Only the lines from the one holding "Turn this picture" through the one holding "lid_open = 98.5; // [90:0.5:110]" are to be retyped, exactly as they appear, with both boundary lines included.

RECORDS FOR THIS EXERCISE -
**********
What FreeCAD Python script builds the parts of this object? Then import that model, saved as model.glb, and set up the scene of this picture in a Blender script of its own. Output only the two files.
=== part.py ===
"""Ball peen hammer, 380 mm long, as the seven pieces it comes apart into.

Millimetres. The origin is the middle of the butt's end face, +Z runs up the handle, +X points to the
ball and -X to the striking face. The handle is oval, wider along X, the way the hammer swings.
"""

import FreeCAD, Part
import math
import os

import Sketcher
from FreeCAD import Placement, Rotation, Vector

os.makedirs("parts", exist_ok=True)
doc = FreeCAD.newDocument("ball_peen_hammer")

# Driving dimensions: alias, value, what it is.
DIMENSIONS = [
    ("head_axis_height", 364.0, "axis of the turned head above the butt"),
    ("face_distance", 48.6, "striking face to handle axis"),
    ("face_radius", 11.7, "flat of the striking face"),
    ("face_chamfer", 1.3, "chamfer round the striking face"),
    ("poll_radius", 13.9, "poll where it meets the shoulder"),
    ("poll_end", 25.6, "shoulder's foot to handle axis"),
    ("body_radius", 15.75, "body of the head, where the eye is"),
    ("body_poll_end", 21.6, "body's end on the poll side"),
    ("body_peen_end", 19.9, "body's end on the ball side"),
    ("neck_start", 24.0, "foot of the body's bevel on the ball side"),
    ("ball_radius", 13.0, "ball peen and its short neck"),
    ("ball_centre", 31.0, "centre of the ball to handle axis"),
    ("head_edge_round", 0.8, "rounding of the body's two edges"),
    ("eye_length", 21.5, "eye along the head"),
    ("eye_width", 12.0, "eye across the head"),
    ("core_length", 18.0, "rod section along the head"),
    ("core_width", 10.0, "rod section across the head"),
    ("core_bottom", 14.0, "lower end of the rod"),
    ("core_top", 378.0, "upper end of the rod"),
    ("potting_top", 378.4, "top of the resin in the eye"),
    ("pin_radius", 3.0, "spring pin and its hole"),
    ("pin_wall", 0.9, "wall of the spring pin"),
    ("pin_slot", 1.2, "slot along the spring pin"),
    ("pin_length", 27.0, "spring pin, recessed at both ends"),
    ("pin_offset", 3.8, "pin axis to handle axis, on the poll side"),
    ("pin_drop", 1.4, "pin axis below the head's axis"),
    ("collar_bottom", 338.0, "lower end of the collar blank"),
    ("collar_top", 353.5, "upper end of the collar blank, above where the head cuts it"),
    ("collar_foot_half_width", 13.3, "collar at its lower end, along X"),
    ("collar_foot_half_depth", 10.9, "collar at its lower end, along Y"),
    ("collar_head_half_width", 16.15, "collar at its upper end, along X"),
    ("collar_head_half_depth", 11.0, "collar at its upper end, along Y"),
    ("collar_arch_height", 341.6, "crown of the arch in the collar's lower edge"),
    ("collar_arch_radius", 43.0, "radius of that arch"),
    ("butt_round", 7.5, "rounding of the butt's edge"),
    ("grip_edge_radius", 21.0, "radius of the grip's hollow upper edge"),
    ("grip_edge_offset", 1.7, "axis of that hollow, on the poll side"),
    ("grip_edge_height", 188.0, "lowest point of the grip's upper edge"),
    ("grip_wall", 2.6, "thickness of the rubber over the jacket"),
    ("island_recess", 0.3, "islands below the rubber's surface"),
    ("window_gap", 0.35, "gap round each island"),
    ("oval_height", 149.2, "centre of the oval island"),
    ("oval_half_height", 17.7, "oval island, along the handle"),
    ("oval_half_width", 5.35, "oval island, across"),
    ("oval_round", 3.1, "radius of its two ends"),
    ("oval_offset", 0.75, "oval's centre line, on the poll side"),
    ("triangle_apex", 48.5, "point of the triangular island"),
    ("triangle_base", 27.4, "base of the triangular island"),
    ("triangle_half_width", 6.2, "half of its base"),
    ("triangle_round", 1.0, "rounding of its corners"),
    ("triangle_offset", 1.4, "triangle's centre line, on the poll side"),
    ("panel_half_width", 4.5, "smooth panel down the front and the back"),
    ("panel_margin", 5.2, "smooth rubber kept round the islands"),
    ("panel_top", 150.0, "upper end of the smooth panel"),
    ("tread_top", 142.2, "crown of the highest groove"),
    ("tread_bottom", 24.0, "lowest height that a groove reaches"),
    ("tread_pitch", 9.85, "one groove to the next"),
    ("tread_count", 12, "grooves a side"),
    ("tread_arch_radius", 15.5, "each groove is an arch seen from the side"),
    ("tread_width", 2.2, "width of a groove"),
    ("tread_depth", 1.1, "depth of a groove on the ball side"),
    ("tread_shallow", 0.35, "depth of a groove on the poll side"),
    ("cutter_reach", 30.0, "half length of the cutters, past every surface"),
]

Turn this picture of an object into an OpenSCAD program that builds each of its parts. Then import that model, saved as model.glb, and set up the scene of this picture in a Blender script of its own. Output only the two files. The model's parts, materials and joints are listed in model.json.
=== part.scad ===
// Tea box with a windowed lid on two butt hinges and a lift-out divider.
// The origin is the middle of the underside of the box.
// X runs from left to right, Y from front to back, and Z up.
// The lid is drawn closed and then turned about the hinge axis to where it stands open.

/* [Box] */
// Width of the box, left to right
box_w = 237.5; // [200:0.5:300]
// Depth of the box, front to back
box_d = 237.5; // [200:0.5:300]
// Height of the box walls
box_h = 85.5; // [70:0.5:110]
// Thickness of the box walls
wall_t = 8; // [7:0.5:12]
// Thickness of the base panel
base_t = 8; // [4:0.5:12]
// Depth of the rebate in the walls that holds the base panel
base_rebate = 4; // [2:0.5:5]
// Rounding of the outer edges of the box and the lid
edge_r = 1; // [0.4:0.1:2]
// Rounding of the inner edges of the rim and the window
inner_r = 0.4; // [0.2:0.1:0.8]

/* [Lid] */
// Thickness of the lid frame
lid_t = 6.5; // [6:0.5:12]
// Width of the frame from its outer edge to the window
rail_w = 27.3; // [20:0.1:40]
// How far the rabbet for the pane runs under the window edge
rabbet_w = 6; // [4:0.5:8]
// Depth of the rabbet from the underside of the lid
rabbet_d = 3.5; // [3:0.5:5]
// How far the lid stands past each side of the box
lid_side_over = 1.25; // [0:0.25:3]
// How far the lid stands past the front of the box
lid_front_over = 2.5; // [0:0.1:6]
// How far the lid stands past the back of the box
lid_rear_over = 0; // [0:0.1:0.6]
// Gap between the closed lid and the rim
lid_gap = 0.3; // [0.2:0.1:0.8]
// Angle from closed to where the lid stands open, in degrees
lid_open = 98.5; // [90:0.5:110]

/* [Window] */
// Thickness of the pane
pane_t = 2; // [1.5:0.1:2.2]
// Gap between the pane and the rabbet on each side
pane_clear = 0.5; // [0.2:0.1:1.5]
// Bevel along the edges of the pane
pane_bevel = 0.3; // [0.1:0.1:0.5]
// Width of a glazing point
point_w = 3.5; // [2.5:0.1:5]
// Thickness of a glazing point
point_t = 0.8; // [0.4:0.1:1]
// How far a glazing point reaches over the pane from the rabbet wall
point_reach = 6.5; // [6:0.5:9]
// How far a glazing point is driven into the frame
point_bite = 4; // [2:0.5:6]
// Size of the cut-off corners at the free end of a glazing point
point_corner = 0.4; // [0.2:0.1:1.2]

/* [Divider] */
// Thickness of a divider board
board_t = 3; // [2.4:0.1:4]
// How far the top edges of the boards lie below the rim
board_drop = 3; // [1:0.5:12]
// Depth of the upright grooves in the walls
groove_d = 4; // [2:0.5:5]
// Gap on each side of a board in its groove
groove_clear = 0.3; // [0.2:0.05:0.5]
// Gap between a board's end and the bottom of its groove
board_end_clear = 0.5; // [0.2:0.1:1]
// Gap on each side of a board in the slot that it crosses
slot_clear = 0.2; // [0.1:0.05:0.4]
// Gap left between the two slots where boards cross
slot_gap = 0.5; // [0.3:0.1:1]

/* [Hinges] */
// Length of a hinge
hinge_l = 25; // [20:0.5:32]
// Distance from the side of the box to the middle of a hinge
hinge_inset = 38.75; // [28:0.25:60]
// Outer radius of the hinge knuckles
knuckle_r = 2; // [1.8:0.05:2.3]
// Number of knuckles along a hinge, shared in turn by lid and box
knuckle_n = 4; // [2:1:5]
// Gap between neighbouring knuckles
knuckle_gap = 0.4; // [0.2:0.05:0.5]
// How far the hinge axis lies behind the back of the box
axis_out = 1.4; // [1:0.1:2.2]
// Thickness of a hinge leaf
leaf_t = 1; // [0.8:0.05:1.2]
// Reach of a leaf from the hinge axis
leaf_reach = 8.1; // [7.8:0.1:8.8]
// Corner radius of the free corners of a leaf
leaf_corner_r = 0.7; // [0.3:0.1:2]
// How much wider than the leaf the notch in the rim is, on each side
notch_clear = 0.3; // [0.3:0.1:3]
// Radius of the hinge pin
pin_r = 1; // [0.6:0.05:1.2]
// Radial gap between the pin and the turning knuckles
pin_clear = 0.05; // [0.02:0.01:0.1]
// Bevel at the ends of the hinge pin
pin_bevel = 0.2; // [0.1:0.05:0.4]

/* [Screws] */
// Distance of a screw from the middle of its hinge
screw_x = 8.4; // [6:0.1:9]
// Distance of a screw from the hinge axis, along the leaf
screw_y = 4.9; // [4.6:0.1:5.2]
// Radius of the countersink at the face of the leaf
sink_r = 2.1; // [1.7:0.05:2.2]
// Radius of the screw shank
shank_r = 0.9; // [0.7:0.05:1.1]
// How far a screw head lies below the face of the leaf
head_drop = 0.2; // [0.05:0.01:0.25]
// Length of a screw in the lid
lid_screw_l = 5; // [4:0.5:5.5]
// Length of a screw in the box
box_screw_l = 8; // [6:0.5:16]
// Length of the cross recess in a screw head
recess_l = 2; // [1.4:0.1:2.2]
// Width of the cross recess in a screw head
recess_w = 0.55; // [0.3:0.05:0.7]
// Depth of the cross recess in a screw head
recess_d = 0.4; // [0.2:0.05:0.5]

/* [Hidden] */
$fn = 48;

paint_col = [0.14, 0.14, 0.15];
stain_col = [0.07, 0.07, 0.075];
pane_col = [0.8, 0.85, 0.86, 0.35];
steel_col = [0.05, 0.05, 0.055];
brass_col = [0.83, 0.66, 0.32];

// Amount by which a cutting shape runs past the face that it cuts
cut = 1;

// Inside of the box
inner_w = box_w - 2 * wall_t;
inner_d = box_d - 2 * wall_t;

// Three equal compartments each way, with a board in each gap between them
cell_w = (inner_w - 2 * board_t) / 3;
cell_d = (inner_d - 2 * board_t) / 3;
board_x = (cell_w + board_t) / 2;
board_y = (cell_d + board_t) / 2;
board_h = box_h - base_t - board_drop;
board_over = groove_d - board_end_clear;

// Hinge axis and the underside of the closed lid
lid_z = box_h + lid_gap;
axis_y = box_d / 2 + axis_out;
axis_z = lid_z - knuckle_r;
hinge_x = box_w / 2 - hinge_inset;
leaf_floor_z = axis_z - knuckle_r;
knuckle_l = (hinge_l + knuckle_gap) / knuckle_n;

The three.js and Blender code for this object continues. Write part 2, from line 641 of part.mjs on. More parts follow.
**********
EXERCISE SOLUTION -
Turn this picture of an object into an OpenSCAD program that builds each of its parts. Then import that model, saved as model.glb, and set up the scene of this picture in a Blender script of its own. Output only the two files. The model's parts, materials and joints are listed in model.json.
=== part.scad ===
// Tea box with a windowed lid on two butt hinges and a lift-out divider.
// The origin is the middle of the underside of the box.
// X runs from left to right, Y from front to back, and Z up.
// The lid is drawn closed and then turned about the hinge axis to where it stands open.

/* [Box] */
// Width of the box, left to right
box_w = 237.5; // [200:0.5:300]
// Depth of the box, front to back
box_d = 237.5; // [200:0.5:300]
// Height of the box walls
box_h = 85.5; // [70:0.5:110]
// Thickness of the box walls
wall_t = 8; // [7:0.5:12]
// Thickness of the base panel
base_t = 8; // [4:0.5:12]
// Depth of the rebate in the walls that holds the base panel
base_rebate = 4; // [2:0.5:5]
// Rounding of the outer edges of the box and the lid
edge_r = 1; // [0.4:0.1:2]
// Rounding of the inner edges of the rim and the window
inner_r = 0.4; // [0.2:0.1:0.8]

/* [Lid] */
// Thickness of the lid frame
lid_t = 6.5; // [6:0.5:12]
// Width of the frame from its outer edge to the window
rail_w = 27.3; // [20:0.1:40]
// How far the rabbet for the pane runs under the window edge
rabbet_w = 6; // [4:0.5:8]
// Depth of the rabbet from the underside of the lid
rabbet_d = 3.5; // [3:0.5:5]
// How far the lid stands past each side of the box
lid_side_over = 1.25; // [0:0.25:3]
// How far the lid stands past the front of the box
lid_front_over = 2.5; // [0:0.1:6]
// How far the lid stands past the back of the box
lid_rear_over = 0; // [0:0.1:0.6]
// Gap between the closed lid and the rim
lid_gap = 0.3; // [0.2:0.1:0.8]
// Angle from closed to where the lid stands open, in degrees
lid_open = 98.5; // [90:0.5:110]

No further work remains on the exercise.